Eine andere Interpretation liefert der kanadische Migrationsforscher Doug Saunders, wie die FAZ berichtet. Er sieht in Deutschland ein Paradebeispiel für gelungene Integration. Diasporagemeinden stimmten „nicht auf der Grundlage gelebter Erfahrungen, sondern beeinflusst von nationalen Symbolen und Persönlichkeiten“ ab – deswegen nehmen sie häufig im Bezug auf ihr Heimatland reaktionäre politische Positionen ein. Dieselben Wähler hätten in ihren Gastländern dagegen liberalere Präferenzen. In Deutschland stimmten Türkeistämmige häufig für SPD oder Grüne.
Diese Aussagen werden auf Bundesebene gestützt von wissenschaftlich erhobenen Daten: Laut der 2016 erschienenen Studie des Sachverständigenrats deutscher Stiftungen für Integration und Migration ist die SPD unter Türkeistämmigen weiterhin unangefochten Partei Nummer 1. Fast 70 Prozent stehen den Sozialdemokraten nahe. Die Grünen kommen auf 13,4 Prozent, die Linke auf knapp 10 Prozent. Die Ergebnisse der Studie stützen bisherige Forschung auf dem Gebiet.

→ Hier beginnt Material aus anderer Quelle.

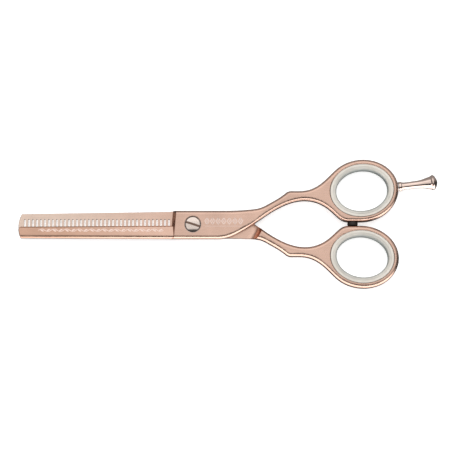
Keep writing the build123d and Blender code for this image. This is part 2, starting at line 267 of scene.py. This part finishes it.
def simple(name, colour, rough, metallic=0.0, speckle=300.0, depth=0.00001):
    """A plain finish with a little cloudiness in its colour and roughness."""
    made, shader = material(name)
    shader.inputs["Metallic"].default_value = metallic
    clouds = noise(made, coordinates(made), speckle, 4.0)
    dark = tuple(part * 0.9 for part in colour)
    tint = ramp(made, clouds, [(0.3, dark), (0.7, colour)])
    link(made, tint, shader.inputs["Base Color"])
    link(made, remap(made, clouds, 0.3, 0.7, rough - 0.04, rough + 0.05), shader.inputs["Roughness"])
    bump(made, clouds, shader, depth, 0.4)
    return made


ROSE = (0.79, 0.53, 0.42)
REST_ROSE = (0.94, 0.74, 0.65)
BLADE_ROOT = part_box("pivot_screw")[0].x        # the colour starts shifting to the blade colour from here
BLADE_MIDDLE = 0.75 * cad_box[0].x             # to here
upper_steel = rose_metal("upper_rose_steel", ROSE, (0.60, 0.37, 0.27), 0.25)
lower_steel = rose_metal("lower_rose_steel", ROSE, (0.85, 0.66, 0.55), 0.25)
rest_steel = rose_metal("rest_steel", REST_ROSE, REST_ROSE, 0.09, 0.5, (0.0, 0.6))
screw_polish = screw_metal("screw_polish")
plain_steel = simple("plain_steel", (0.62, 0.61, 0.60), 0.3, 1.0)
bronze = simple("bush_bronze", (0.55, 0.37, 0.18), 0.4, 1.0)
white_plastic = simple("white_plastic", (0.8, 0.79, 0.75), 0.45)
liner = insert_plastic("ring_plastic")
rubber = simple("bumper_rubber", (0.022, 0.016, 0.014), 0.6)

FINISH = {
    "toothed_blade_half": lower_steel, "straight_blade_half": upper_steel, "pivot_screw": screw_polish,
    "finger_rest": rest_steel, "finger_rest_washer": plain_steel, "lock_nut": plain_steel,
    "spring_washer": plain_steel, "pivot_bush": bronze, "ride_washer": white_plastic,
    "slide_washer": white_plastic, "upper_ring_insert": liner,
    "lower_ring_insert": liner, "ring_bumper": rubber,
}
for node_name, finish in FINISH.items():
    slots = nodes[node_name].data.materials
    slots.clear()
    slots.append(finish)


# ---- etched ornament ----

class Etching:
    """Thin raised strokes laid on the top of a CAD node, gathered into one mesh."""

    def __init__(self, node_name):
        mesh = nodes[node_name].data
        corners = [vertex.co for vertex in mesh.vertices]
        self.tree = BVHTree.FromPolygons(corners, [tuple(face.vertices) for face in mesh.polygons])
        self.mesh = bmesh.new()

    def on_surface(self, x, y, rise):
        """The point on the node's top at x, y, in millimetres, raised by rise."""
        hit, _, _, _ = self.tree.ray_cast(Vector((x * MM, y * MM, 1.0)), Vector((0, 0, -1)))
        return hit + Vector((0, 0, rise * MM))

    def stroke(self, points, widths):
        """A closed ribbon along points, in millimetres in plan, with a width at each."""
        rings = []
        for index, (x, y) in enumerate(points):
            before, after = points[max(index - 1, 0)], points[min(index + 1, len(points) - 1)]
            run = Vector((after[0] - before[0], after[1] - before[1])).normalized()
            half = Vector((-run.y, run.x)) * widths[index] / 2
            corners = [self.on_surface(x + half.x, y + half.y, ETCH_RISE),
                       self.on_surface(x - half.x, y - half.y, ETCH_RISE),
                       self.on_surface(x - half.x, y - half.y, -ETCH_SINK),
                       self.on_surface(x + half.x, y + half.y, -ETCH_SINK)]
            rings.append([self.mesh.verts.new(corner) for corner in corners])
        for first, second in zip(rings, rings[1:]):
            for side in range(4):
                after = (side + 1) % 4
                self.mesh.faces.new((first[side], second[side], second[after], first[after]))
        self.mesh.faces.new(rings[0])
        self.mesh.faces.new(list(reversed(rings[-1])))

    def finish(self, name, finish, body, slot):
        """Make the strokes into one piece that rides on a body."""
        bmesh.ops.recalc_face_normals(self.mesh, faces=self.mesh.faces)
        data = bpy.data.meshes.new(name)
        self.mesh.to_mesh(data)
        self.mesh.free()
        data.materials.append(finish)
        made = bpy.data.objects.new(name, data)
        bpy.context.scene.collection.objects.link(made)
        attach(made, body)


# Millimetres, in plan unless said otherwise.
ETCH_RISE = 0.012              # above the metal's surface
ETCH_SINK = 0.03               # and below it
VINE_START = -56.6
VINE_PITCH = 4.58              # length of one wave of the stem
VINE_COUNT = 10
VINE_Y = -2.1
VINE_SWAY = 0.5
STEM_STEPS = 24                # points in one wave
STEM_WIDTH = 0.16
STEM_SWELL = 0.1               # extra width where the stem crosses its middle line
LEAF_LENGTH = 1.5
LEAF_WIDTH = 0.5
LEAF_TIP = 0.05                # width at both ends
LEAF_STEPS = 12
LEAF_RISE = 0.75
LEAF_BEND = 1.7
LEAF_DROP = 0.1                # how far each leaf starts back from the stem's middle
LEAF_LEAD = 0.12               # how far past each crossing a leaf starts, in waves
LEAF_FULLNESS = 0.8
MARK_START = 5.2
MARK_PITCH = 2.05
MARK_COUNT = 7
MARK_Y = 1.1
MARK_HALF = (0.8, 1.15)
MARK_LINE = 0.38
DOT_HALF = 0.2
DOT_WIDTH = 0.5
RULE_Y = -0.75
RULE_WIDTH = 0.14


def vine(etching):
    """A wavy stem with a leaf at each crossing of its middle line, along the upper blade."""
    steps = STEM_STEPS * VINE_COUNT
    waves = [index / STEM_STEPS for index in range(steps + 1)]

    def stem(turns):
        return VINE_START + turns * VINE_PITCH, VINE_Y + VINE_SWAY * math.sin(turns * math.tau)

    widths = [STEM_WIDTH + STEM_SWELL * abs(math.cos(wave * math.tau)) for wave in waves]
    etching.stroke([stem(wave) for wave in waves], widths)
    parts = [index / LEAF_STEPS for index in range(LEAF_STEPS + 1)]
    widths = [LEAF_TIP + LEAF_WIDTH * math.sin(math.pi * part) ** LEAF_FULLNESS for part in parts]
    for bend in range(2 * VINE_COUNT):
        x, y = stem(bend / 2 + LEAF_LEAD)
        side = 1 if bend % 2 else -1
        curl = [(x + LEAF_LENGTH * part, y + side * (LEAF_RISE * math.sin(LEAF_BEND * part) - LEAF_DROP))
                for part in parts]
        etching.stroke(curl, widths)


def lozenges(etching):
    """A row of outlined lozenges with a dot in each, over a thin rule, beside the screw."""
    wide, tall = MARK_HALF
    for index in range(MARK_COUNT):
        x = MARK_START + index * MARK_PITCH
        corners = [(x - wide, MARK_Y), (x, MARK_Y + tall), (x + wide, MARK_Y), (x, MARK_Y - tall)]
        for start, end in zip(corners, corners[1:] + corners[:1]):
            etching.stroke([start, end], [MARK_LINE] * 2)
        etching.stroke([(x - DOT_HALF, MARK_Y), (x + DOT_HALF, MARK_Y)], [DOT_WIDTH] * 2)
    last = MARK_START + (MARK_COUNT - 1) * MARK_PITCH
    etching.stroke([(MARK_START - wide, RULE_Y), (last + wide, RULE_Y)], [RULE_WIDTH] * 2)


etched = simple("etched_steel", (0.98, 0.76, 0.67), 0.3, 1.0, 900.0, 0.000004)
for piece_name, draw in (("blade_ornament", vine), ("joint_ornament", lozenges)):
    ornament = Etching("straight_blade_half")
    draw(ornament)
    ornament.finish(piece_name, etched, "straight_half", "rose_steel")


# ---- floor, light and camera ----

def floor():
    """A white light table: pale, evenly lit and faintly glowing, so that shadows stay light."""
    mesh = bpy.data.meshes.new("floor")
    half = FLOOR_HALF
    corners = [(-half, -half, 0), (half, -half, 0), (half, half, 0), (-half, half, 0)]
    mesh.from_pydata(corners, [], [(0, 1, 2, 3)])
    made = bpy.data.objects.new("floor", mesh)
    bpy.context.scene.collection.objects.link(made)
    paper = simple("floor_paper", (0.82, 0.82, 0.82), 0.9, speckle=3.0, depth=0.0)
    shader = paper.node_tree.nodes["Principled BSDF"]
    shader.inputs["Emission Color"].default_value = (1, 1, 1, 1)
    shader.inputs["Emission Strength"].default_value = FLOOR_GLOW
    mesh.materials.append(paper)
    made.visible_glossy = False


def key_light():
    """A square lamp high at the back, which the metal doesn't mirror."""
    data = bpy.data.lights.new("overhead", "AREA")
    data.shape = "RECTANGLE"
    data.size = KEY_SIZE
    data.size_y = KEY_SIZE
    data.energy = KEY_POWER
    lamp = bpy.data.objects.new("overhead", data)
    lamp.location = KEY_PLACE
    lamp.rotation_euler = (Vector(KEY_AIM) - Vector(KEY_PLACE)).to_track_quat("-Z", "Y").to_euler()
    lamp.visible_glossy = False
    bpy.context.scene.collection.objects.link(lamp)


def studio():
    """Softboxes as a sky: a broad one overhead that reaches towards +Y, and a long low one at -Y."""
    world = bpy.data.worlds.new("studio")
    bpy.context.scene.world = world
    world.use_nodes = True
    x, y, z = split(world, "Generated")

    def step(value, edge, low=0.0, high=1.0):
        """Go smoothly from low to high as value goes from the edge's start to its end."""
        return remap(world, value, *edge, low, high, interpolation_type="SMOOTHSTEP")

    def join(first, *others, operation="MULTIPLY"):
        for other in others:
            node = add(world, "ShaderNodeMath", operation=operation)
            link(world, first, node.inputs[0])
            link(world, other, node.inputs[1])
            first = node.outputs["Value"]
        return first

    sides = join(step(x, OVERHEAD_RIGHT), step(x, OVERHEAD_LEFT))
    overhead = join(step(z, OVERHEAD_RIM), sides, step(y, OVERHEAD_FRONT, 0.0, OVERHEAD))
    height = join(step(z, FRONT_TOP), step(z, FRONT_FOOT))
    front = join(step(y, FRONT_NEAR, 0.0, FRONT), height)
    room = join(step(z, ROOM_RISE, *ROOM_DIM), step(y, BACK_RISE, 0.0, BACK_GLOW), operation="ADD")
    background = world.node_tree.nodes["Background"]
    background.inputs["Color"].default_value = (1, 1, 1, 1)
    link(world, join(overhead, front, room, operation="ADD"), background.inputs["Strength"])


def camera():
    data = bpy.data.cameras.new("camera")
    data.sensor_width = SENSOR
    data.lens = SENSOR * CAMERA_DISTANCE / VIEW_WIDTH
    data.clip_end = CLIP_END
    made = bpy.data.objects.new("camera", data)
    away = Vector((0, -math.sin(VIEW_TILT), math.cos(VIEW_TILT)))
    made.location = VIEW_CENTRE + away * CAMERA_DISTANCE
    made.rotation_euler = (VIEW_TILT, 0, 0)
    bpy.context.scene.collection.objects.link(made)
    bpy.context.scene.camera = made


floor()
studio()
key_light()
camera()
bpy.context.scene.view_settings.view_transform = "Standard"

SPD traditionell vorn, Linke und Grüne mit schwerem Stand
Auch Serdar Urhan (27), ein stämmiger und gut integrierter Deutsch-Türke aus Düsseldorf, will die SPD wählen. Kanzlerkandidat Martin Schulz überzeuge ihn mit seiner Rhetorik und seinen Versprechen. Aber er sei schon lange für die SPD, weil sie sich am ehrlichsten für die Belange der Deutsch-Türken einsetze: „Das hat schon mit der guten Behandlung der Generation meines Großvaters begonnen, der als Gastarbeiter nach Deutschland gekommen ist. Heute hätten wir ohne die SPD keine doppelte Staatsbürgerschaft – auch wenn dieses Modell gerade nur eingeschränkt verfügbar ist.“
Urhan erzählt aber auch aus Gesprächen mit türkischen Freunden, dass andere politische Ansichten existieren, „dass Äußerungen der Bundestagsabgeordneten Dağdelen, die PKK sei keine Terrororganisation, alle wirklich wütend machen“. Letztendlich müsse man anfangen, miteinander zu reden, vor allem aber einander wieder mit allen Ängsten, Sorgen und Meinungen ernst zu nehmen.